Menswear supplier and Moss Bros board member Simon Berwin says relationships based on trust are achievable, citing the way business was done before trade credit insurance existed. “It was based on trust with each other,” he says.

It is no surprise to see suppliers such as Berwin taking a stake in retailers, providing beneficial synergies to both parties. Bay Trading was bought out of administration by supplier Rinku Group last month. Baird Group recently acquired menswear retailer SRG, supplier Cafer Mahiroglu bought value fashion retailer Select out of administration last year and Indian supplier Alok owns QS, to name but a few.

Suppliers are also increasingly innovating to close the gap between retailer and supplier.

A website, Epiqfashion.com, devoted to selling off stock left on the water following the collapse of Principles has launched in the UK.

One supplier says that the venture shows that selling directly to consumers could be an option for suppliers. Many suppliers already provide design, financing and logistics, and are therefore well set up to bring their products to market themselves.

However, others – retailers and suppliers alike – argue that suppliers are not retailers for a reason.

Hinton says: “Suppliers need the outlets and they don’t have the capability of taking over chains. Equally Inditex’s vertical supply chain is not easy to do. Retailing is different to manufacturing.

“If you are running a business and you have got to run it as efficiently as possible, then you have got to have a direct relationship with your suppliers. When things get better suppliers will remember the retailers that have been good to them.”

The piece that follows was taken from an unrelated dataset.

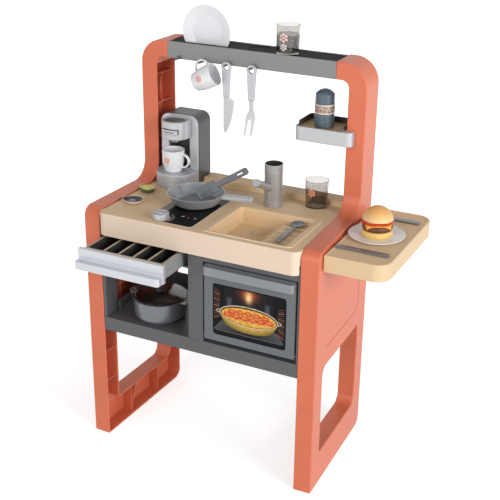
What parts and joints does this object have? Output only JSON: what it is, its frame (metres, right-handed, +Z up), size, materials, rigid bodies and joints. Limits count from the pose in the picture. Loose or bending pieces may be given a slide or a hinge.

One retailer says: “Relationships are key and if we abuse them and make it one-sided, some time we are going to need somebody. When everyone is suffering, people always remember.”

What the suppliers say

“The margins buyers are working to are set higher than last year. Where is that percentage going to come from if not the supplier?”

“If retailers want suppliers to generate the service they provide, they have got to pay them well”

What the buyers say

“If you have a distinctive brand, then a relationship with your suppliers is critical and you can’t pick them up and drop them”

“For retailers, switching suppliers is easy. The retailer holds the cards”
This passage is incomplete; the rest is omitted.